Is there something wrong with just saying "Iranian" or "Farsi"?
I mean to me, that's just like some one saying "I'm from USSR!" 

USSR is history! And so is Persia!

(P.S. I don't mean to offend anyone! I have a cousin who is married to an Iranian.)


----------



## Bienvenidos

Hi Izabella!

This is a question that I have been asked at least a million times, and I am always happy to explain it.

*Persian* is the name of the language in *English*. The name of the language in the language itself is *Farsi*, just like *Spanish *is *español *in Spanish. Spanish speakers don't walk around saying, "I speak *español*." They say, "I speak *Spanish*," because *Spanish *is the translation of the word *español *into English. So it makes sense to say, "*I speak Persian*," although the term *Farsi* is slowly starting to infiltrate into mainstream usage; however, scholars insist that Persian is the correct term.

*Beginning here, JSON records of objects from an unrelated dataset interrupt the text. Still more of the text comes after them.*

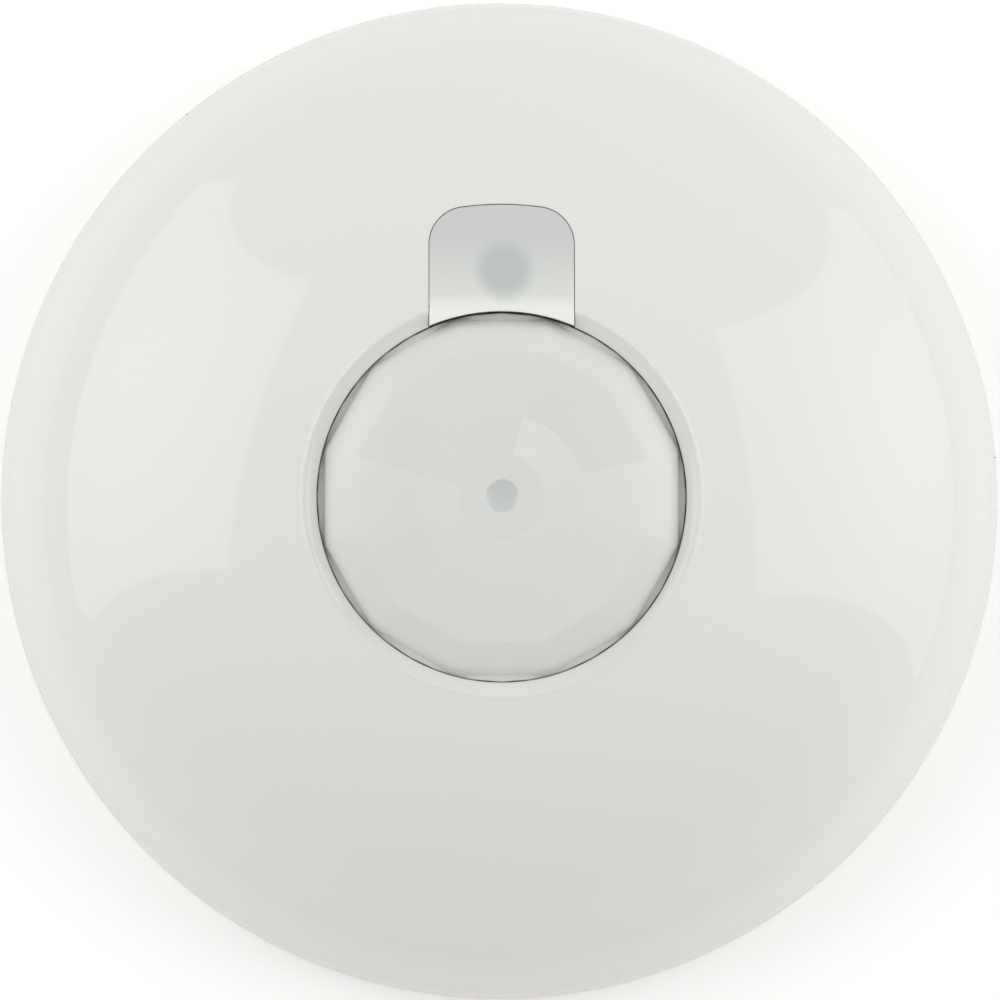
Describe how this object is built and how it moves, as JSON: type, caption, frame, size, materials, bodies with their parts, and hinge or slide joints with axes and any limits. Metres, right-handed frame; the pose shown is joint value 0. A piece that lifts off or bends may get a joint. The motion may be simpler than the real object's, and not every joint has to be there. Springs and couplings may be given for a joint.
{
  "type": "ceiling motion sensor",
  "caption": "Round domed ceiling motion sensor: lift-off white cover with a faceted infrared lens and an indicator window over a base, board, terminals and tamper switch.",
  "frame": {"origin": "centre of the flat mounting face of the base, which is the bottom of the part's box", "axes": "+Z out of the ceiling face through the lens, +Y from the lens to the indicator window, +X to the right as seen from the lens side"},
  "size_m": [0.115, 0.115, 0.0338],
  "materials": {
    "cover_plastic": "moulded, glossy, warm white",
    "lens_plastic": "milky translucent polyethylene, satin",
    "window_plastic": "milky blue-grey translucent, glossy",
    "base_plastic": "moulded, fine spark texture",
    "rubber": "soft, dull",
    "board": "solder mask, semi-gloss",
    "steel": "zinc plated",
    "spring_steel": "bright rolled",
    "white_plastic": "moulded",
    "gold_metal": "gold plated",
    "can_metal": "nickel plated",
    "filter": "dark coated silicon",
    "led_plastic": "clear tinted epoxy",
    "tinned_metal": "tin plated",
    "terminal_plastic": "moulded",
    "brass": "dull plated",
    "black_plastic": "moulded",
    "button_plastic": "moulded",
    "relay_plastic": "moulded",
    "chip_plastic": "transfer moulded epoxy",
    "capacitor_metal": "bright, scored top",
    "sleeve_plastic": "shrunk sleeve",
    "resistor": "glazed top, tinned ends",
    "ceramic_chip": "tinned ends",
    "diode_glass": "glass body, tinned ends",
    "varistor_coating": "dipped, slightly uneven",
    "cap_plastic": "moulded",
    "trimmer_plastic": "moulded"
  },
  "bodies": {
    "base": {"mounting_base": "base_plastic", "cable_grommet": "rubber", "circuit_board": "board", "board_screws": "steel", "sensor_holder": "white_plastic", "sensor_header": "gold_metal", "sensor_can": "can_metal", "sensor_filter": "filter", "sensor_leads": "gold_metal", "indicator_led": "led_plastic", "led_spacer": "white_plastic", "led_leads": "tinned_metal", "terminal_block": "terminal_plastic", "terminal_bars": "brass", "tamper_switch": "black_plastic", "tamper_contacts": "tinned_metal", "relay": "relay_plastic", "relay_contacts": "tinned_metal", "controller_chip": "chip_plastic", "controller_legs": "tinned_metal", "amplifier_chip": "chip_plastic", "amplifier_legs": "tinned_metal", "capacitor_cans": "capacitor_metal", "capacitor_sleeves": "sleeve_plastic", "chip_resistors": "resistor", "chip_capacitors": "ceramic_chip", "diodes": "diode_glass", "varistor": "varistor_coating", "regulator": "chip_plastic", "regulator_legs": "tinned_metal", "jumper_headers": "black_plastic", "jumper_posts": "gold_metal", "trimmer_body": "trimmer_plastic"},
    "cover": {"front_cover": "cover_plastic", "lens_dome": "lens_plastic", "lens_ring": "white_plastic", "led_window": "window_plastic"},
    "tamper_lever": {"tamper_lever": "spring_steel"},
    "tamper_button": {"tamper_button": "button_plastic"},
    "trimmer_rotor": {"trimmer_rotor": "white_plastic"},
    "terminal_screw_1": {"terminal_screw_1": "steel"},
    "wire_clamp_1": {"wire_clamp_1": "brass"},
    "terminal_screw_2": {"terminal_screw_2": "steel"},
    "wire_clamp_2": {"wire_clamp_2": "brass"},
    "terminal_screw_3": {"terminal_screw_3": "steel"},
    "wire_clamp_3": {"wire_clamp_3": "brass"},
    "terminal_screw_4": {"terminal_screw_4": "steel"},
    "wire_clamp_4": {"wire_clamp_4": "brass"},
    "terminal_screw_5": {"terminal_screw_5": "steel"},
    "wire_clamp_5": {"wire_clamp_5": "brass"},
    "terminal_screw_6": {"terminal_screw_6": "steel"},
    "wire_clamp_6": {"wire_clamp_6": "brass"},
    "jumper_cap_1": {"jumper_cap_1": "cap_plastic"},
    "jumper_cap_2": {"jumper_cap_2": "cap_plastic"},
    "jumper_cap_3": {"jumper_cap_3": "cap_plastic"}
  },
  "joints": [
    {"name": "cover_lift", "type": "slide", "parent": "base", "child": "cover", "axis": [0, 0, 1], "range_m": [0, 0.04]},
    {"name": "tamper_lever_swing", "type": "hinge", "parent": "base", "child": "tamper_lever", "pos_m": [0.026, -0.0106, 0.0145], "axis": [-1, 0, 0], "range_deg": [0, 12]},
    {"name": "tamper_button_press", "type": "slide", "parent": "base", "child": "tamper_button", "axis": [0, 0, 1], "range_m": [0, 0.0005]},
    {"name": "trimmer_turn", "type": "hinge", "parent": "base", "child": "trimmer_rotor", "pos_m": [0.017, 0.021, 0.01], "axis": [0, 0, 1], "range_deg": [-105, 105]},
    {"name": "terminal_screw_1_turn", "type": "hinge", "parent": "base", "child": "terminal_screw_1", "pos_m": [-0.0127, -0.0368, 0.012], "axis": [0, 0, 1], "range_deg": [-1080, 0]},
    {"name": "wire_clamp_1_rise", "type": "slide", "parent": "base", "child": "wire_clamp_1", "axis": [0, 0, 1], "range_m": [0, 0.0015]},
    {"name": "terminal_screw_2_turn", "type": "hinge", "parent": "base", "child": "terminal_screw_2", "pos_m": [-0.00762, -0.0368, 0.012], "axis": [0, 0, 1], "range_deg": [-1080, 0]},
    {"name": "wire_clamp_2_rise", "type": "slide", "parent": "base", "child": "wire_clamp_2", "axis": [0, 0, 1], "range_m": [0, 0.0015]},
    {"name": "terminal_screw_3_turn", "type": "hinge", "parent": "base", "child": "terminal_screw_3", "pos_m": [-0.00254, -0.0368, 0.012], "axis": [0, 0, 1], "range_deg": [-1080, 0]},
    {"name": "wire_clamp_3_rise", "type": "slide", "parent": "base", "child": "wire_clamp_3", "axis": [0, 0, 1], "range_m": [0, 0.0015]},
    {"name": "terminal_screw_4_turn", "type": "hinge", "parent": "base", "child": "terminal_screw_4", "pos_m": [0.00254, -0.0368, 0.012], "axis": [0, 0, 1], "range_deg": [-1080, 0]},
    {"name": "wire_clamp_4_rise", "type": "slide", "parent": "base", "child": "wire_clamp_4", "axis": [0, 0, 1], "range_m": [0, 0.0015]},
    {"name": "terminal_screw_5_turn", "type": "hinge", "parent": "base", "child": "terminal_screw_5", "pos_m": [0.00762, -0.0368, 0.012], "axis": [0, 0, 1], "range_deg": [-1080, 0]},
    {"name": "wire_clamp_5_rise", "type": "slide", "parent": "base", "child": "wire_clamp_5", "axis": [0, 0, 1], "range_m": [0, 0.0015]},
    {"name": "terminal_screw_6_turn", "type": "hinge", "parent": "base", "child": "terminal_screw_6", "pos_m": [0.0127, -0.0368, 0.012], "axis": [0, 0, 1], "range_deg": [-1080, 0]},
    {"name": "wire_clamp_6_rise", "type": "slide", "parent": "base", "child": "wire_clamp_6", "axis": [0, 0, 1], "range_m": [0, 0.0015]},
    {"name": "jumper_cap_1_pull", "type": "slide", "parent": "base", "child": "jumper_cap_1", "axis": [0, 0, 1], "range_m": [0, 0.0045]},
    {"name": "jumper_cap_2_pull", "type": "slide", "parent": "base", "child": "jumper_cap_2", "axis": [0, 0, 1], "range_m": [0, 0.0045]},
    {"name": "jumper_cap_3_pull", "type": "slide", "parent": "base", "child": "jumper_cap_3", "axis": [0, 0, 1], "range_m": [0, 0.0045]}
  ],
  "couplings": [
    {"joint": "tamper_lever_swing", "follows": "cover_lift", "rad_per_m": 5.2},
    {"joint": "tamper_button_press", "follows": "cover_lift", "ratio": 0.012},
    {"joint": "terminal_screw_1_turn", "follows": "wire_clamp_1_rise", "rad_per_m": -12566},
    {"joint": "terminal_screw_2_turn", "follows": "wire_clamp_2_rise", "rad_per_m": -12566},
    {"joint": "terminal_screw_3_turn", "follows": "wire_clamp_3_rise", "rad_per_m": -12566},
    {"joint": "terminal_screw_4_turn", "follows": "wire_clamp_4_rise", "rad_per_m": -12566},
    {"joint": "terminal_screw_5_turn", "follows": "wire_clamp_5_rise", "rad_per_m": -12566},
    {"joint": "terminal_screw_6_turn", "follows": "wire_clamp_6_rise", "rad_per_m": -12566}
  ]
}
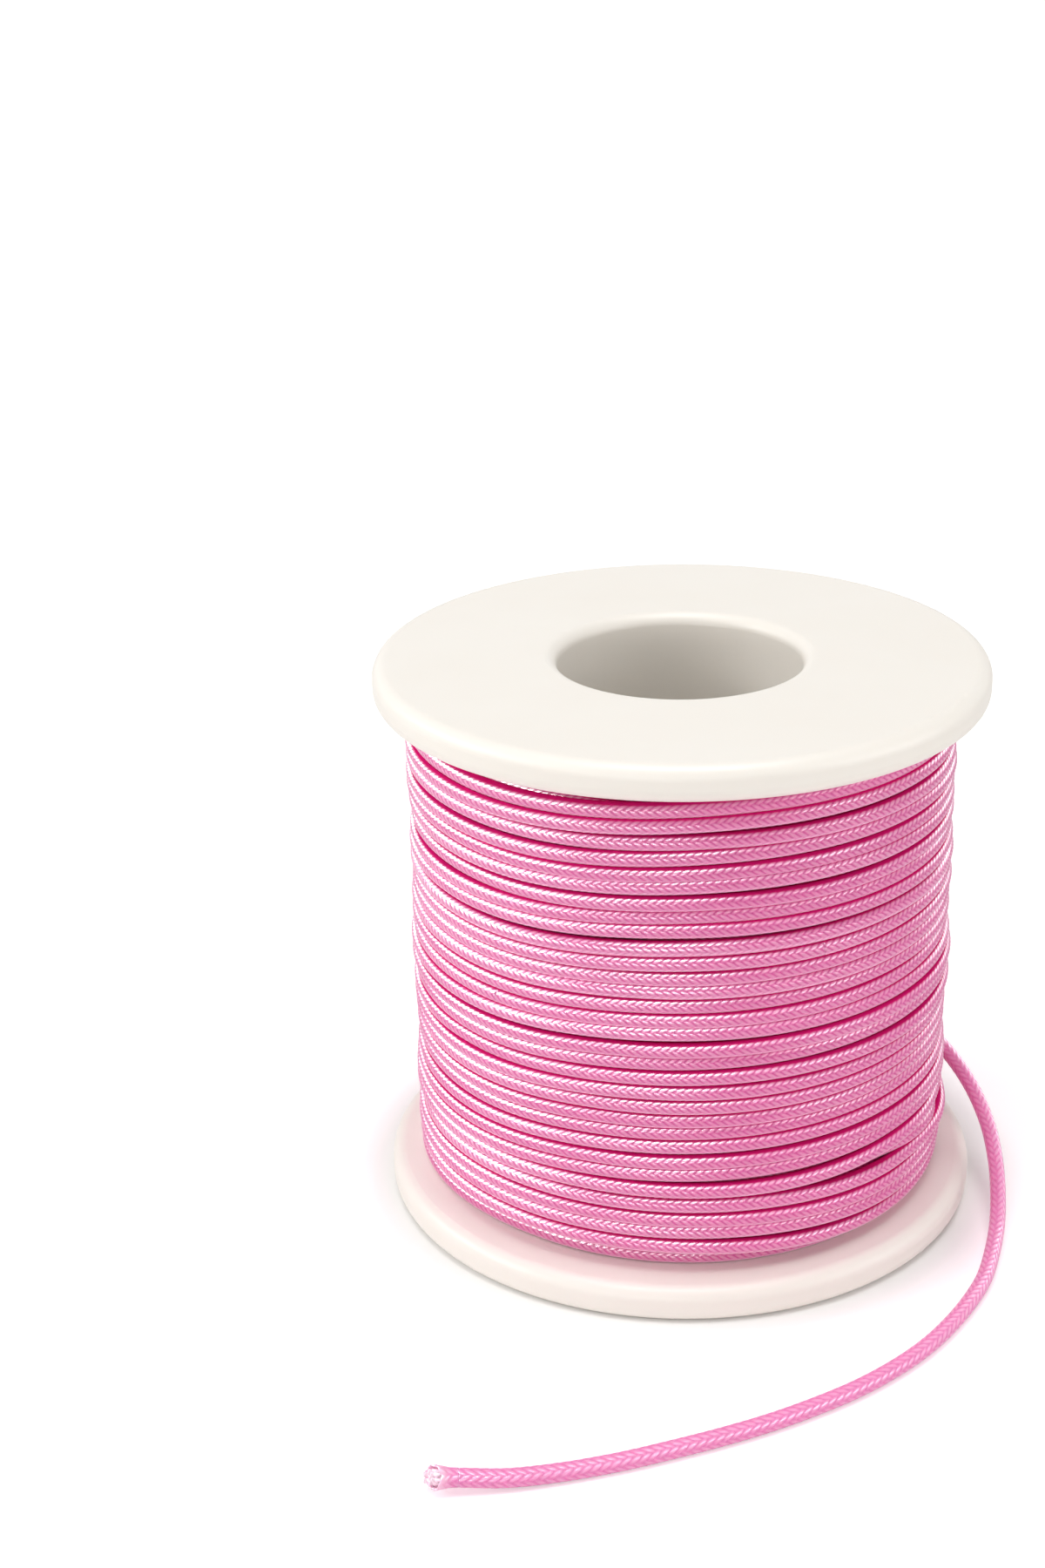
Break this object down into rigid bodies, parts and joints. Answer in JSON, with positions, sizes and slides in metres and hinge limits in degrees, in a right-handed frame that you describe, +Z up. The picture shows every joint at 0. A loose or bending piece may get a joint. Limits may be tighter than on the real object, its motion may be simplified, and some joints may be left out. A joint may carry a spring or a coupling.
{
  "type": "spool of braided cord",
  "caption": "Upright round-rimmed flanged spool with a through bore, fully wound with thin braided cord whose loose end lies curved in front of it.",
  "frame": {"origin": "centre of the lower flange's flat base, on the axis of the bore", "axes": "+Z up along the axis of the bore; -Y towards the side where the loose end lies; +X towards the side where it leaves the winding"},
  "size_m": [0.063, 0.0867, 0.0568],
  "materials": {
    "flange_plastic": "satin, injection moulded, ivory white",
    "tube_plastic": "extruded, matt, off-white",
    "tape_film": "adhesive film, pale straw",
    "braided_cord": "round braid of shiny synthetic filament, pink",
    "cut_fibre": "cut braid end with pale core filaments"
  },
  "bodies": {
    "root": {"upper_flange": "flange_plastic", "lower_flange": "flange_plastic", "core_tube": "tube_plastic", "starter_tape": "tape_film", "cord_layer_1": "braided_cord", "cord_layer_2": "braided_cord", "cord_layer_3": "braided_cord", "cord_layer_4": "braided_cord", "cord_layer_5": "braided_cord", "cord_layer_6": "braided_cord", "cord_layer_7": "braided_cord", "cord_layer_8": "braided_cord", "cord_layer_9": "braided_cord", "loose_end": "braided_cord", "cut_tip": "cut_fibre"}
  },
  "joints": []
}
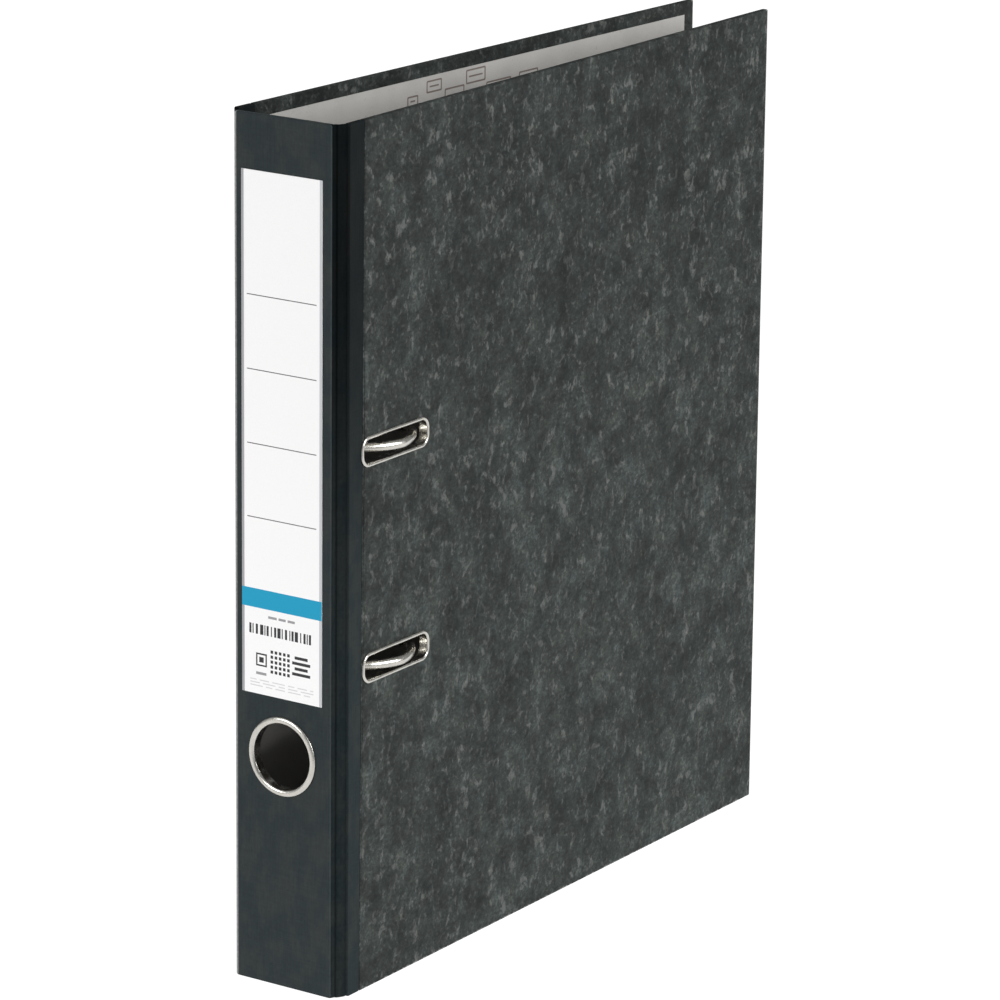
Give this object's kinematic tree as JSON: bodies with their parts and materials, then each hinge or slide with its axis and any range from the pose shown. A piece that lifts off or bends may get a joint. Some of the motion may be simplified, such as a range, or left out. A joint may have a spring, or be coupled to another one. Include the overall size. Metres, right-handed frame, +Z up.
{
  "type": "lever arch file",
  "caption": "Narrow lever arch file for A4 paper: hinged board covers, a spine with a finger ring, and a riveted arch mechanism with lever, posts and compressor bar.",
  "frame": {"origin": "middle of the shut file's bounding box, at the bottom edge that it stands on", "axes": "+Z up the spine, -Y out of the spine's labelled face, +X towards the slotted front cover"},
  "size_m": [0.0542, 0.2859, 0.318],
  "materials": {
    "spine_paper": "matte",
    "cloud_paper": "matte",
    "lining_paper": "matte",
    "label_paper": "satin",
    "board": "matte",
    "nickel": "satin",
    "grip_plastic": "satin"
  },
  "bodies": {
    "spine": {"spine_board": "board", "spine_wrap": "spine_paper", "spine_lining": "spine_paper", "spine_label": "label_paper", "finger_ring": "nickel", "finger_ring_washer": "nickel", "front_joint_outer": "spine_paper", "front_joint_inner": "spine_paper", "back_joint_outer": "spine_paper", "back_joint_inner": "spine_paper"},
    "front_cover": {"front_cover_board": "board", "front_cover_wrap": "cloud_paper", "front_cover_strip": "spine_paper", "front_cover_lining": "lining_paper", "slot_eyelet_upper": "nickel", "slot_eyelet_lower": "nickel", "slot_washer_upper": "nickel", "slot_washer_lower": "nickel"},
    "back_cover": {"back_cover_board": "board", "back_cover_wrap": "cloud_paper", "back_cover_strip": "spine_paper", "back_cover_lining": "lining_paper", "base_plate": "nickel", "post_upper": "nickel", "post_lower": "nickel", "rivet_upper_inner": "nickel", "rivet_upper_outer": "nickel", "rivet_lower_inner": "nickel", "rivet_lower_outer": "nickel", "leaf_spring": "nickel", "spring_rivet": "nickel", "lever_pivot_pin": "nickel"},
    "arches": {"arch_wire": "nickel"},
    "lever": {"lever_arm": "nickel", "lever_grip": "grip_plastic", "roller_pin": "nickel"},
    "roller": {"roller": "nickel"},
    "compressor": {"compressor_bar": "nickel", "compressor_clip_upper": "grip_plastic", "compressor_clip_lower": "grip_plastic"}
  },
  "joints": [
    {"name": "front_cover_hinge", "type": "hinge", "parent": "spine", "child": "front_cover", "pos_m": [0.0226, -0.1399, 0.159], "axis": [0, 0, -1], "range_deg": [0, 90], "deforming": ["front_joint_outer", "front_joint_inner"]},
    {"name": "back_cover_hinge", "type": "hinge", "parent": "spine", "child": "back_cover", "pos_m": [-0.0226, -0.1399, 0.159], "axis": [0, 0, 1], "range_deg": [0, 90], "deforming": ["back_joint_outer", "back_joint_inner"]},
    {"name": "arch_hinge", "type": "hinge", "parent": "back_cover", "child": "arches", "pos_m": [-0.018, -0.12518, 0.159], "axis": [0, 0, -1], "range_deg": [0, 40]},
    {"name": "lever_hinge", "type": "hinge", "parent": "back_cover", "child": "lever", "pos_m": [-0.01283, -0.0983, 0.159], "axis": [0, 0, 1], "range_deg": [0, 90]},
    {"name": "roller_spin", "type": "hinge", "parent": "lever", "child": "roller", "pos_m": [-0.01151, -0.10733, 0.159], "axis": [0, 0, 1], "continuous": true},
    {"name": "compressor_slide", "type": "slide", "parent": "back_cover", "child": "compressor", "axis": [0.9997, -0.025, 0], "range_m": [0, 0.022]}
  ],
  "couplings": [
    {"joint": "back_cover_hinge", "follows": "front_cover_hinge", "ratio": 1},
    {"joint": "arch_hinge", "follows": "front_cover_hinge", "ratio": 0.44444},
    {"joint": "lever_hinge", "follows": "front_cover_hinge", "ratio": 1}
  ]
}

*Persian* is an ethnicity, as in the name given to a group of peoples--it is not a nationality. It's like saying I am *Hispanic*. *Hispanic* refers to an entire group of people, not a specific country. *Persians *are *Iranians* but not all* Iranians* are* Persian*. There are other ethnic groups, as well. So saying, "I am* Iranian*" is perfectly fine, but that's not the same as, "I am *Persian*."


----------



## panjabigator

So Afghanis aren't considered Persian, are they?


----------



## Nikola

I would say Farsi is currently overtaking Persian in the English language.
The ethnic group is the largest minority in Iran, in 1935 the country became Iran. Afghanistan and Tadjikistan have Farsi speaking populations.


----------



## roh3x2n

panjabigator said:


> So Afghanis aren't considered Persian, are they?


As far as I know first of all Afghanis stand for the currency of Afghanistan. And Afghan is for someone who live in Afghanistan.
If you call someone Afghani it would be wrong.

Afghan is the other name for Pashtons, but it doesn't mean that all Afghans who are living in Afghanistan are Pashton. There are some who speak Farsi or other languages.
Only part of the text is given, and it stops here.